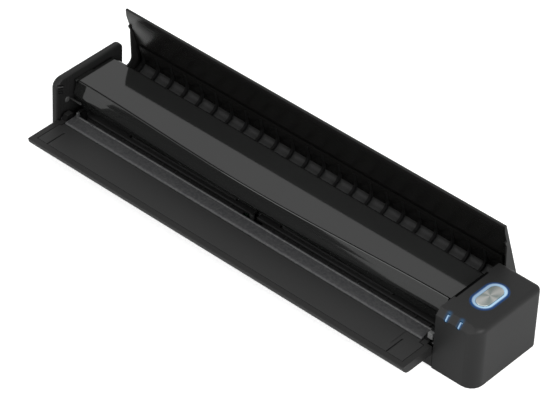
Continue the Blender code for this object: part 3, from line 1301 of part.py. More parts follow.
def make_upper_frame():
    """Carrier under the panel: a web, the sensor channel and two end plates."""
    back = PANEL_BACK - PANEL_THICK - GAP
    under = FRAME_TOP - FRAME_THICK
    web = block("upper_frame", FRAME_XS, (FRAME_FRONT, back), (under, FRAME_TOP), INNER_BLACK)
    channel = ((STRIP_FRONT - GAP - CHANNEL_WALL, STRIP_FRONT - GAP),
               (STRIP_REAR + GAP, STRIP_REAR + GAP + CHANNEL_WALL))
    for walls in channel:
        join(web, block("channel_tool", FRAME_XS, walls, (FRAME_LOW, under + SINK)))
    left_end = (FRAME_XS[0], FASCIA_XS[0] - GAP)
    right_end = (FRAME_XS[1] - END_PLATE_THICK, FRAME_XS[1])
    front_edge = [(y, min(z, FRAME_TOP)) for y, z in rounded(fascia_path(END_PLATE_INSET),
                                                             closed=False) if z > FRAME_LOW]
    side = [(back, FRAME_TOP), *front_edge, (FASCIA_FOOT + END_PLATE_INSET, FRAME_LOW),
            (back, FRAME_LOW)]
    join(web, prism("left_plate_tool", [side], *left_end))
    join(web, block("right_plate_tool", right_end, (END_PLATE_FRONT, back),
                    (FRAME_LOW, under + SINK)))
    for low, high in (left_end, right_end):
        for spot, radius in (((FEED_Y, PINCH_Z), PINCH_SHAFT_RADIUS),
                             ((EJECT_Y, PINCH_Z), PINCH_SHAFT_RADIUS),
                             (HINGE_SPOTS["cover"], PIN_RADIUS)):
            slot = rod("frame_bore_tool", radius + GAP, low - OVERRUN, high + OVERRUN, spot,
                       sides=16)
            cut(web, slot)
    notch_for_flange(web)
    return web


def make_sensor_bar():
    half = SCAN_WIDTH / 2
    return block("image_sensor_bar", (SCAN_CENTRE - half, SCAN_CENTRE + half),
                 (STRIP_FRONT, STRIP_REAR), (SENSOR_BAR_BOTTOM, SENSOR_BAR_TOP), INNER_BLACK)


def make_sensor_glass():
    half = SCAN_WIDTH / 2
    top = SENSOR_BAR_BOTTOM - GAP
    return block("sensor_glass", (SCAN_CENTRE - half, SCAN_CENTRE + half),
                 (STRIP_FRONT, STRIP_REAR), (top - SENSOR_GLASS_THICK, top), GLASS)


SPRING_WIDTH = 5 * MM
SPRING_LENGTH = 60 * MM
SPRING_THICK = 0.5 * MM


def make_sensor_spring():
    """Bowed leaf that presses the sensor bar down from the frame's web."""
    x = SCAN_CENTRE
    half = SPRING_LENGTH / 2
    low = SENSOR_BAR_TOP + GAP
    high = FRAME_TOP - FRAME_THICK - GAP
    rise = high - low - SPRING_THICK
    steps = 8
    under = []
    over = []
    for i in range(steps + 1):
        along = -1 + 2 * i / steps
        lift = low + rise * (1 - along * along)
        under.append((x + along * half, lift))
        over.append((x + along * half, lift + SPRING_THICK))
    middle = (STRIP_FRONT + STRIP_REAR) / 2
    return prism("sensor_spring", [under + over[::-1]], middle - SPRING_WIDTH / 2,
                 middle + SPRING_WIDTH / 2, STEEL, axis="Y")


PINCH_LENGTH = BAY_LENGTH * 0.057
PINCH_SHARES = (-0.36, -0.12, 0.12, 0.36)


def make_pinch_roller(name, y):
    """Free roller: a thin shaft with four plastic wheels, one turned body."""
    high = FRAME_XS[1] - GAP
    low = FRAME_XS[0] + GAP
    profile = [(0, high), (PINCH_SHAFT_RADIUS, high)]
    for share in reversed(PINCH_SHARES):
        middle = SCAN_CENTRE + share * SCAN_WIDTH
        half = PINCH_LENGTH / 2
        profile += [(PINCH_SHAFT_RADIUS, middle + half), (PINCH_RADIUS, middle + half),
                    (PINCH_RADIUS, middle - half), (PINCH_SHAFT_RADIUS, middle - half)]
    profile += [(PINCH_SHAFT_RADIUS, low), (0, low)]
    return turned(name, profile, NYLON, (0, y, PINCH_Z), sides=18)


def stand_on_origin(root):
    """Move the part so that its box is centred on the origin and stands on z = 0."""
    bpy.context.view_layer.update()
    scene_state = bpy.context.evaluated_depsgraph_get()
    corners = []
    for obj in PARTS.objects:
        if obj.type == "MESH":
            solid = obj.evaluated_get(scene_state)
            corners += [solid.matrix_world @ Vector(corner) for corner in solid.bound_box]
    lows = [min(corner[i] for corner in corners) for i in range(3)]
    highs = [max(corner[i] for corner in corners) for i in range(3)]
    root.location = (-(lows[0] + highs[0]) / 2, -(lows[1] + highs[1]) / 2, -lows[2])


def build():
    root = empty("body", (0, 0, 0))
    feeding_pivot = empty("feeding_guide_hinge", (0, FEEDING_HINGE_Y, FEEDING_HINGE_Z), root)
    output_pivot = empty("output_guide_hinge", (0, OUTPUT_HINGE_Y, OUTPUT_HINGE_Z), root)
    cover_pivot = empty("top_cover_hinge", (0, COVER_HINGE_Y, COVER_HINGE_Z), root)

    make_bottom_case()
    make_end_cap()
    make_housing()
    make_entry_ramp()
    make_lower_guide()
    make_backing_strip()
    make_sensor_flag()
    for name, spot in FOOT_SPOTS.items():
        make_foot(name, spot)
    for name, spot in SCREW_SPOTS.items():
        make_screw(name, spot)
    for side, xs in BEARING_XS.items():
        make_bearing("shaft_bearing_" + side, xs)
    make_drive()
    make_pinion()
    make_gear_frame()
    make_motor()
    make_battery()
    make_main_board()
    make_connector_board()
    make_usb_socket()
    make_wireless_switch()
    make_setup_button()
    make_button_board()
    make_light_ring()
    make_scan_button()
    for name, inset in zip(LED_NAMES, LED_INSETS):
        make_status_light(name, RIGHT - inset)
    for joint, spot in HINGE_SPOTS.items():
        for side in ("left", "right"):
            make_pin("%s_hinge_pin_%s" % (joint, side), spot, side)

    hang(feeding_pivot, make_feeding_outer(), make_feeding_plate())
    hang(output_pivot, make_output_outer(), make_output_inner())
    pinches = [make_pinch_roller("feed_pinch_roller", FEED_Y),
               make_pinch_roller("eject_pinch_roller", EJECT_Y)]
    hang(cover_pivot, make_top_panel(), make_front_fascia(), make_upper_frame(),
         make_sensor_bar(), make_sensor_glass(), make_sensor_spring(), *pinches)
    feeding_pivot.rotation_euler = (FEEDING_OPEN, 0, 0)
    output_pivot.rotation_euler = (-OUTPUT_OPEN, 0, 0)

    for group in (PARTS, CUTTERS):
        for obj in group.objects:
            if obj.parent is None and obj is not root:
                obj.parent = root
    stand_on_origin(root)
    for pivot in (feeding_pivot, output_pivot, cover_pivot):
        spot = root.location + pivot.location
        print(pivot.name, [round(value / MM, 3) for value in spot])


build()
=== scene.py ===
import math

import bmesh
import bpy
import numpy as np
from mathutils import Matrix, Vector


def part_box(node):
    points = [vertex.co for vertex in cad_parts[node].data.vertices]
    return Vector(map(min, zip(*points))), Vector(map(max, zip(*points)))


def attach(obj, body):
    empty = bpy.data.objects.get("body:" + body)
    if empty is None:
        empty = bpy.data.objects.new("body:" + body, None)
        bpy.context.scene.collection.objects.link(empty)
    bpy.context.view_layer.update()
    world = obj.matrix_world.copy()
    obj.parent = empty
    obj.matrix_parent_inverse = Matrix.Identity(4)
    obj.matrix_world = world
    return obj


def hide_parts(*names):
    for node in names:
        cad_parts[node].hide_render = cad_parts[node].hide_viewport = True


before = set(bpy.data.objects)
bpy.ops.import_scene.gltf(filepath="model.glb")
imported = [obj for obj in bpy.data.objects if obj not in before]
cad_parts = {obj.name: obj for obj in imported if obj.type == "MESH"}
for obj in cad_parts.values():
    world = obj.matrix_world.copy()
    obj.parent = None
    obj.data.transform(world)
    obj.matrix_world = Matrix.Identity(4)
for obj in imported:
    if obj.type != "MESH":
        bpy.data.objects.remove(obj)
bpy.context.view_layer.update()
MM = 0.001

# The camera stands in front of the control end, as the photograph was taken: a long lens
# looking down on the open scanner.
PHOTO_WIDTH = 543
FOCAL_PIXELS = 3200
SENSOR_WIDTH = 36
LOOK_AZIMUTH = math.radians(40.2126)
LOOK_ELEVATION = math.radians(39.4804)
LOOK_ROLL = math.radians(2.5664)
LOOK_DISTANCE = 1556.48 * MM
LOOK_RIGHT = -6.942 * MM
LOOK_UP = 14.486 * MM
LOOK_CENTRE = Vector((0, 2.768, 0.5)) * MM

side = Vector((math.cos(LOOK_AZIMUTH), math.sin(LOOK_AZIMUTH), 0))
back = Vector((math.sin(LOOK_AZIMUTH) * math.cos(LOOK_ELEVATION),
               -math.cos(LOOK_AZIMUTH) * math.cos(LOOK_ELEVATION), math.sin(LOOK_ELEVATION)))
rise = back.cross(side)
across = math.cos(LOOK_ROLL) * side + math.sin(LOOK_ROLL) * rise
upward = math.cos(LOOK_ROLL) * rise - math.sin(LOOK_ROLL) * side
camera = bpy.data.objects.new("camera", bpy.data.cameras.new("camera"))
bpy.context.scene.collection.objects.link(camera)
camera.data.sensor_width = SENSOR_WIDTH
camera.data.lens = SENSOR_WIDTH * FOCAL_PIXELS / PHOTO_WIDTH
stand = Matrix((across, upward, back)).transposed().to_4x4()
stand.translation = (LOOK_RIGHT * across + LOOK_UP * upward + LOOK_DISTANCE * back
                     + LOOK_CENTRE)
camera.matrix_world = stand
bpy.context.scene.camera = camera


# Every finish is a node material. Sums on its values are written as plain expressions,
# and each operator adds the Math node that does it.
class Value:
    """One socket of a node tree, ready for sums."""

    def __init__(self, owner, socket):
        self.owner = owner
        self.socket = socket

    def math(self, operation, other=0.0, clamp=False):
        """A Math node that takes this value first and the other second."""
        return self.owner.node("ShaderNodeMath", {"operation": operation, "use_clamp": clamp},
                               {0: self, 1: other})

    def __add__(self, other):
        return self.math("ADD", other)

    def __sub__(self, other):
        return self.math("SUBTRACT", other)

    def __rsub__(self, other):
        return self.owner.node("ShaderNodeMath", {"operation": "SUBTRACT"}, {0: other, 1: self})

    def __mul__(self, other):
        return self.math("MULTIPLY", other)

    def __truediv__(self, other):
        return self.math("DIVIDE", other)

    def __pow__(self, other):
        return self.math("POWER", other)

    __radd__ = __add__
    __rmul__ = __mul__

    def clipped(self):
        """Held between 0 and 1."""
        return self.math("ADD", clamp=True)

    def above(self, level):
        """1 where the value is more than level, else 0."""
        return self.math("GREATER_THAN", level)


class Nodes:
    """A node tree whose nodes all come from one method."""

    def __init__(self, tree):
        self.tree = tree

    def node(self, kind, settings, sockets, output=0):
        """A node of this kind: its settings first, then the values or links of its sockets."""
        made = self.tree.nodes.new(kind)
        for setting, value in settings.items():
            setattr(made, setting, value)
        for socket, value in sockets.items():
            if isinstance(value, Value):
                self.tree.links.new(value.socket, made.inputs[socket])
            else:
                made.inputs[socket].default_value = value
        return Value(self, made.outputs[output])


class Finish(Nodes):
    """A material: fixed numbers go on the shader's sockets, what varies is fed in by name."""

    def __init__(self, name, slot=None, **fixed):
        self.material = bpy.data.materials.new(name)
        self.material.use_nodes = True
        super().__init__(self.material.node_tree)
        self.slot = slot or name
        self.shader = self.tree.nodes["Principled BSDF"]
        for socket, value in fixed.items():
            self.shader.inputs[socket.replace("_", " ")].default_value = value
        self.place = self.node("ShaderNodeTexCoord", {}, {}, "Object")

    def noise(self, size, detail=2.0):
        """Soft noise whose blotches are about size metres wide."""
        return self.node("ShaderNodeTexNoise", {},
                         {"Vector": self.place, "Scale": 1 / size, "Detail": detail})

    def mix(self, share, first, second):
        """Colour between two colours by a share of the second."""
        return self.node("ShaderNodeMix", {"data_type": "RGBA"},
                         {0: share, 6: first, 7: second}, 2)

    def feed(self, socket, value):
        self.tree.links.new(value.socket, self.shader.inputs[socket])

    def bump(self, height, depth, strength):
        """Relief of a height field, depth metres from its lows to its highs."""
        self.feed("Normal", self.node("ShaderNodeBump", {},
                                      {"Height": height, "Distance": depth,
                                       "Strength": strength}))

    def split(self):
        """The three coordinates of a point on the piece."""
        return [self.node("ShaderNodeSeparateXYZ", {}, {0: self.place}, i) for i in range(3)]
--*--
- The request
Pull out all lines in the data above that include "from".

- Answer for this exercise
Continue the Blender code for this object: part 3, from line 1301 of part.py. More parts follow.
    """Bowed leaf that presses the sensor bar down from the frame's web."""
from mathutils import Matrix, Vector
    """A node tree whose nodes all come from one method."""
        """Relief of a height field, depth metres from its lows to its highs."""